When we got back, we all managed to retain our colds. We all slept poorly for the next month. Max continued to be very cute. I continued to be a basket case.

Before the Jewish day off of Christmas, we began our sleep training regimen, which consisted of Brian and me sleeping on the futon in the living room and letting the baby have the bedroom. My sister-in-law, Jessie, said it sounded like the most passive-aggressive version of sleep training she had ever heard. No, it's okay, tiny baby. You can have the whole big bedroom to yourself. Your father and I will just sleep on the couch.

It has worked okay, except that at first I was being regularly awakened by my own fits of coughing. When my cold finally got better, Brian's seemed to get worse. Then I was regularly awakened by Brian's snoring. Now we are both feeling better. But we think the baby is teething, because he has been in an awful mood and desperately gums everything he can get into his mouth and won't go to sleep, and when he does, wakes up screeching several times a night.

Eventually we will all get it together. For now, We are all exhausted.

I will now link to some pictures and albums.

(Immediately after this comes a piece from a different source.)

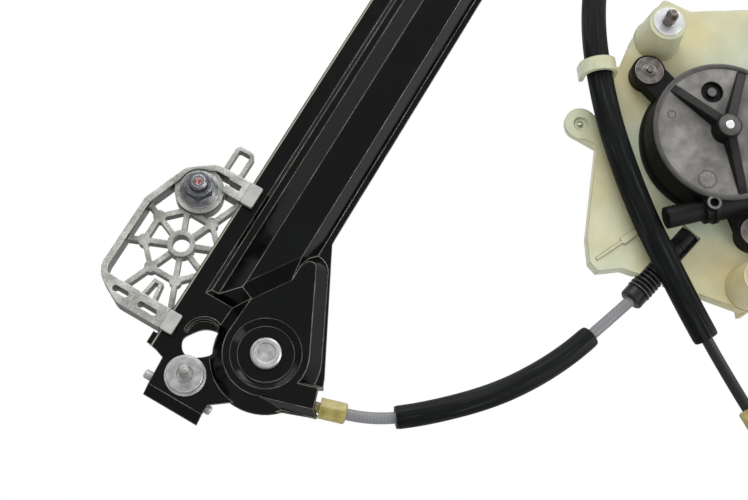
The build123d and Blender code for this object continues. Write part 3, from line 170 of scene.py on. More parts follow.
def black_dip_coat():
    """Cured black dip coat: deep black, orange peel about 2 mm across, thin and pale on its edges.

    A line on the guide flange's front, beside its free edge, is painted pale as a highlight.  The pale
    edges are partly the thin coat and partly painted highlight.  The specular level is low, so that the
    coat stays black where it mirrors a white room.
    """
    material, place = new_material("black_dip_coat")
    haze = speckle(material, place, 14 * mm)
    peel = speckle(material, place, 2.2 * mm, detail=1.0)
    film = speckle(material, place, 9 * mm, detail=2.0)
    edge_highlight_share = edge_share(material, 0.5 * mm, 0.92)
    # pale on the edges: partly the thin coat, partly painted highlight
    thin_coat_and_highlight = product(material, edge_highlight_share, level_range(material, film, 0.25, 1.0))
    # a pale line beside the guide flange's free edge: painted highlight
    across = add_node(material, "ShaderNodeSeparateXYZ", {"Vector": place}).outputs["X"]
    outward = distance(material, across, rails_middle * mm)
    from_line = distance(material, outward, highlight_line_reach * mm)
    inputs = {"Value": from_line, "From Min": 0.45 * mm, "From Max": 0.2 * mm, "To Max": 0.6}
    painted_highlight = add_node(material, "ShaderNodeMapRange", inputs).outputs["Result"]
    pale = add_node(material, "ShaderNodeMath", {0: thin_coat_and_highlight, 1: painted_highlight}, operation="MAXIMUM").outputs[0]
    black = tint(material, haze, (0.3, "#020303"), (0.7, "#060808"))
    return surface(
        material,
        Base_Color=mixed(material, pale, black, linear("#d6d0c0")),
        Roughness=level_range(material, haze, 0.1, 0.18),
        Specular_IOR_Level=0.12,
        Normal=bump(material, peel, 0.008 * mm, soften(material, 1.5 * mm)),
    )


def paint(names, material):
    """The same finish on several CAD nodes."""
    for name in names:
        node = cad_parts[name]
        node.data.materials.clear()
        node.data.materials.append(material)


# (x, z) from the front rail to the rear one, which is its mirror image
rail_shift = (303.0, 85.9)
rails_middle = rail_shift[0] / 2
# how far the painted highlight line lies from the middle of the two rails
highlight_line_reach = 172.2
sides = ("front", "rear")
ends = ("lower", "upper")
four = [f"{side}_{end}" for side in sides for end in ends]
paint([f"{side}_rail" for side in sides], black_dip_coat())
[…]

First, pictures from Thanksgiving:

Max and his cousin, Jake (and Brian) during Thanksgiving

Max tries the pool and doesn't hate it too much

Next, some general Max gets older pictures:

Max being cute and getting clean

Max getting an early start as a tech-savvy young person

Last, some pictures I took during (and right after) the recent snow storm:

Max and Brian being blanketed in snow

The morning after

I also wanted to mention that I saw the cockroach again. Though I am pretty sure it was actually an entirely different cockroach, without that weird sloping back issue. Brian was home, and I ran and got him, and he smashed it with the dustpan and flushed it down the toilet. Then he looked at me in disbelief, because I am usually so bloodthirsty when it comes to roaches, but I was being a big, scaredy pansy.

So one roach is dead. But now we're pretty sure there is a colony of them living behind our oven. Thank goodness we never cook!